Of course there have been criticisms of this type of venture (which certainly for me has no financial benefit and nor is one sought). The main two centre on the reliability of the news and the effects on the wider bird news community i.e. if I just parrot the news, how can I filter it effectively- I could in effect just perpetuate rumour and innuendo and secondly if I provide news for free surely that undermines those services that are paid for, especially if the news originates from them.

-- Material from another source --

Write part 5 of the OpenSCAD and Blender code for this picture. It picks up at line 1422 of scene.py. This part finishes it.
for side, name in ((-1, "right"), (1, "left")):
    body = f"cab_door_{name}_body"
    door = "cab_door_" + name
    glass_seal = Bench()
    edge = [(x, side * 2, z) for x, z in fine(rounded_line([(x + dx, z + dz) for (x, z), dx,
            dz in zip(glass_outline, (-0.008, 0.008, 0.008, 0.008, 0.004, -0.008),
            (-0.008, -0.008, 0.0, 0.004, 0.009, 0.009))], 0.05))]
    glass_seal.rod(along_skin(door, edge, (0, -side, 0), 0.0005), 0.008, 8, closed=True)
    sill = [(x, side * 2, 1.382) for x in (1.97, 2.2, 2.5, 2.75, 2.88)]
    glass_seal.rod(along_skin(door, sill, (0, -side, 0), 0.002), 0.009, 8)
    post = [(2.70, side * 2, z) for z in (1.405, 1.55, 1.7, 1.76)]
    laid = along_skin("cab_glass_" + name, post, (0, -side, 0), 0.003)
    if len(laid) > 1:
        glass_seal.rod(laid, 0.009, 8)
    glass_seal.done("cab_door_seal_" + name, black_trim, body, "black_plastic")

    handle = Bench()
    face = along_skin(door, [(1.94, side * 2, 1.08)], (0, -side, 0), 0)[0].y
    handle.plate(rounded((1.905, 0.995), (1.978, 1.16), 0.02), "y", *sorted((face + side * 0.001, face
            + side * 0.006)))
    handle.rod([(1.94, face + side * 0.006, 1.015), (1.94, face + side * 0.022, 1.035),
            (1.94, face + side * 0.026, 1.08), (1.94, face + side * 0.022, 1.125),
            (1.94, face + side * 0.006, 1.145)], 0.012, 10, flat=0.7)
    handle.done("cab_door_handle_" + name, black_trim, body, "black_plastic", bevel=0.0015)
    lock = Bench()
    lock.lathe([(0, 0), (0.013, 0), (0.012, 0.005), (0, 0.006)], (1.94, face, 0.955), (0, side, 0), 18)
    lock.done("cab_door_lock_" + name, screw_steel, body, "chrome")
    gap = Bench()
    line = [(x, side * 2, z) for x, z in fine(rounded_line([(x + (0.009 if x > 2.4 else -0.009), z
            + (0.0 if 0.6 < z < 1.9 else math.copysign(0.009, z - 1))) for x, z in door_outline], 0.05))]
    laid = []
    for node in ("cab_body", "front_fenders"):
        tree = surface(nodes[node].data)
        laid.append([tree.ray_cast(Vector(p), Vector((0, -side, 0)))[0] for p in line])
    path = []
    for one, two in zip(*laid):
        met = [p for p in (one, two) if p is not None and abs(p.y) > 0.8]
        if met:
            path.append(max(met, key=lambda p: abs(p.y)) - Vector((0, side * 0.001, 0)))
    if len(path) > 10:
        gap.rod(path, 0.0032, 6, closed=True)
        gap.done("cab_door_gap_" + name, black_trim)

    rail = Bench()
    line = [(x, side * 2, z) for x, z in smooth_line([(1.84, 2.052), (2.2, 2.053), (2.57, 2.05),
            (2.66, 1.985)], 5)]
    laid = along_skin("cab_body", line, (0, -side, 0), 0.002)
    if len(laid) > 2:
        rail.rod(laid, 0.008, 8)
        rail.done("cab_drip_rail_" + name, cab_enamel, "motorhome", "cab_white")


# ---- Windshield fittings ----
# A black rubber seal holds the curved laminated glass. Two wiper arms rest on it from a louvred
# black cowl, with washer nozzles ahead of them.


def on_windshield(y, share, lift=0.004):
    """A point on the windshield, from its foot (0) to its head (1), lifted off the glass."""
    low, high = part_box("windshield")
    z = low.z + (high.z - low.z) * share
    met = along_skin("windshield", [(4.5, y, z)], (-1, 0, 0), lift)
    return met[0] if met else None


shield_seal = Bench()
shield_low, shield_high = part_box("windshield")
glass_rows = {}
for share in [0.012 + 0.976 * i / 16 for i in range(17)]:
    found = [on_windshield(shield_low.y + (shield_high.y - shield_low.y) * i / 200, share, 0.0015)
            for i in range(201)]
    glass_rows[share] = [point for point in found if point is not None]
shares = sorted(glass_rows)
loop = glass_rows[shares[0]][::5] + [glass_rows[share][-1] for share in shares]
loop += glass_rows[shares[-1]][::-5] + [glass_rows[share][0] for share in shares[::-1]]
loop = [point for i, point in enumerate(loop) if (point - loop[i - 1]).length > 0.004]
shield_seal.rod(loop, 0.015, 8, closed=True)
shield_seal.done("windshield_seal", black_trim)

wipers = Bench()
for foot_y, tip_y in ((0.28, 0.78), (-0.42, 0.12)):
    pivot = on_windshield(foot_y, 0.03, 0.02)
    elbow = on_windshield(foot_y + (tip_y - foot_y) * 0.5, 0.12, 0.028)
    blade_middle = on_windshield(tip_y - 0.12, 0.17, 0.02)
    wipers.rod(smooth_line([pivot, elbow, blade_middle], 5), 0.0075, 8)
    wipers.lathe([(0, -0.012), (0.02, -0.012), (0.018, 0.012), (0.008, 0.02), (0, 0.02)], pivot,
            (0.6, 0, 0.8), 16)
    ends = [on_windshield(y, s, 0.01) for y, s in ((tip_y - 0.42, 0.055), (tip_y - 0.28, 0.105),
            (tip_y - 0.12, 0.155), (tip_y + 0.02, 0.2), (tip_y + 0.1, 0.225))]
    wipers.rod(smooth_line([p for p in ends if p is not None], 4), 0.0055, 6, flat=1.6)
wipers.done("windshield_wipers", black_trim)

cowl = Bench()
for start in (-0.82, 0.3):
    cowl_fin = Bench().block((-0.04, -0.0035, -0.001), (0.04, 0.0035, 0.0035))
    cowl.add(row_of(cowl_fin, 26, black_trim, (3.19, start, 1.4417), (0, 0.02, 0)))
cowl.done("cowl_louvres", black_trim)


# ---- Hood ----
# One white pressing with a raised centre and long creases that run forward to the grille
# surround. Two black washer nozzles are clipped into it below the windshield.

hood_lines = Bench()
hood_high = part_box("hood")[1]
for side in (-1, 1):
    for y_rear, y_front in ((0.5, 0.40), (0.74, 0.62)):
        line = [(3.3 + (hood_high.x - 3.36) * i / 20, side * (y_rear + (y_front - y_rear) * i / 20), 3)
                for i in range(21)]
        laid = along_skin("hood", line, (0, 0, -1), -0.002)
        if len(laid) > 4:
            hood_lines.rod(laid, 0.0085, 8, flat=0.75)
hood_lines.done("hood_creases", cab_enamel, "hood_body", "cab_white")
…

I have thought about this long and hard, especially since a barbed conversation with LGRE on twitter and I feel I can answer more fully in this format - hence the post. Firstly I don't think that news on twitter in its wider form needs verification formally. The informal nature of the medium means that context and evidence can be inferred and exercising judgement and qualifiers are probably the best way of proceeding. That said, a network of trusted sources develop and information is graded on that hierarchy initially. Feedback is instant and a mistake can be readily rectified so it is important to be happy and able to admit mistakes in real time to avoid unwanted petrol bills. If people didnt think that I was in essence genuine and thus trustworthy then they would not believe my news and rarevine would be redundant. If somebody is a stringer and tries to hoax me I block them or in other cases laugh at their thoughts. I will get caught out but then all have. I don't just parrot the news but use bird info services and twitter to garner information and if its from a trusted source why would I waste time further vetting it?

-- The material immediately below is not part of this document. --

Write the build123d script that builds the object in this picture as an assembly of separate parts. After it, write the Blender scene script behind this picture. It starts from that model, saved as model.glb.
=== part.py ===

Linking the two issues is that of getting news out quickly - Lee accused me of being too indiscriminate to get news out there and as such the bird alerts now go with stuff too soon. Frankly this is laughable - the 2-3 big boys are all in competition to get news out early and they all monitor twitter. I have no advantage other than being up early in the morning with my kids... I am rarely the first to get news but it is nice when it happens. Linked to this was an accusation that twitter feeds will cause RBA and the like to go out of business. Twitter is a medium that relays information that is difficult to manage. Therefore if I hadn't started doing this, somebody else would and in a free market, information with no initial monetary value that is volunteered can remain free with little guilt. I made the point to Lee which largely seemed to bypass him that due to the way business and commerce works then the rare bird news outlets could purchase the hashtags of those free accounts which have large numbers of followers. The retort was that it wasn't worth it. I know this - even if my account was of sufficient quality to make this viable, somebody else would be doing the same in a few weeks and would soon get plenty of followers in a narrower market. I didn't wish to imply that @rarevine was commercially valuable which is seemingly the impression that was taken away. Just that in a free market the wish for the status quo to remain is unlikely to be granted and I imagine the bird news companies understand this.

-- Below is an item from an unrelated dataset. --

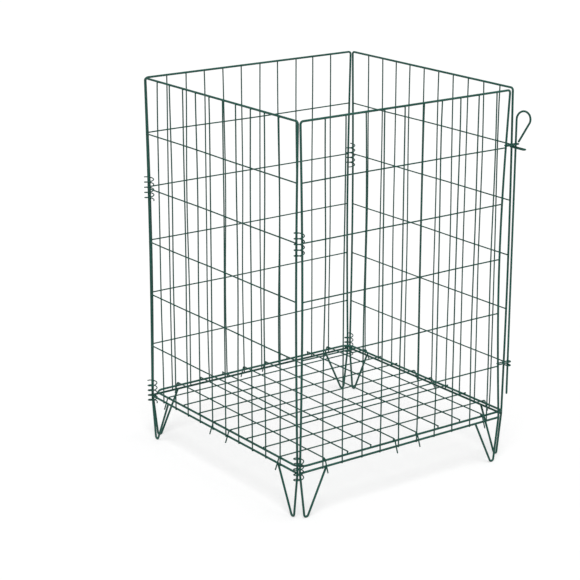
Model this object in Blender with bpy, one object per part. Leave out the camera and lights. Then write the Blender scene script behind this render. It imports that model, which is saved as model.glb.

I don't feel guilty if I cost Birdguides or Rare Bird Alert a penny - I have paid plenty to these companies but using Rare Bird Networks hashtags crowd sourced information on twitter renders the models relied upon obsolete if birders engage. Increasingly they are doing so. If Birdguides, Birdnet and RBA wish to survive another 10 years then adaption of their business models will be important as bird news becomes free. Sharing information will only get easier and as new platforms move on from twitter so will bird news. Protecting rare bird information behind passwords and gateways will no longer keep it hidden and the big boys realise this - often tweeting about megas from their free accounts on twitter. There is simply no point hiding them as people will go elsewhere for their news. The ace that subscription services hold is sub-rares and scarcities. The only way these can be well covered is with nearly every birder on twitter using the hashtag filtering systems to negate the need for retweeting by the mother account. A mere search for #rbnNBL would give me everything seen in Northumberland recently IF people used it. Do it. Make bird news free.

Monday 5 August 2013

Sea Watch St Mary's

Increasingly I am finding myself spending an hour or two at St Mary's staring at the sea amid grilling the waders and gulls. This is proving to be A GOOD THING. Also my colleague Pete has noted that it appears to be a productive pastime and if you can avoid the doggers, the boy racers and the tramps then it is a pretty decent way to pass the time and see decent birds. I called in on Wednesday evening and there was no movement on the sea but on Thursday it was a somewhat different story. The myriad of calidrids and larids were beyond my scope as there were an adundance of grockles but movement on the sea was evident as the first bird I saw was small black and white thing bobbing like a tern. It had a long streamer and no notable white on the carpal. It was a bleached adult Long-tailed Skua. I was naturally delighted but even more so that this bird flew south at about 50 metres out. Very decent views on what I initially expected to be a Lapwing due to the increasing plover flock.


As I came off the skua I noticed this chap sitting amongst the Black-headed Gulls. It is of course an adult Mediterranean Gull which disappointingly had lost most of its hood. It was a little distant and to be honest I couldnt be bothered to render it properly hence its resemblance to a Monet.

Not long after this and the first of three flocks of Whimbrel headed south with a total of 39 birds all said. The largest of these flocks coasted and was extremely vocal. A handful of Common Scoter, Manx Shearwaters and Arctic Skuas also went south. All in all an excellent evening. Sadly rain stopped play today and I am in Scotland until thursday so whether I get out before I go on holiday to Kefalonia next Tuesday remains to be seen.

Thursday 1 August 2013

The Gull

This was the apparent Caspian Gull at Fairburn. I am somewhat dubious.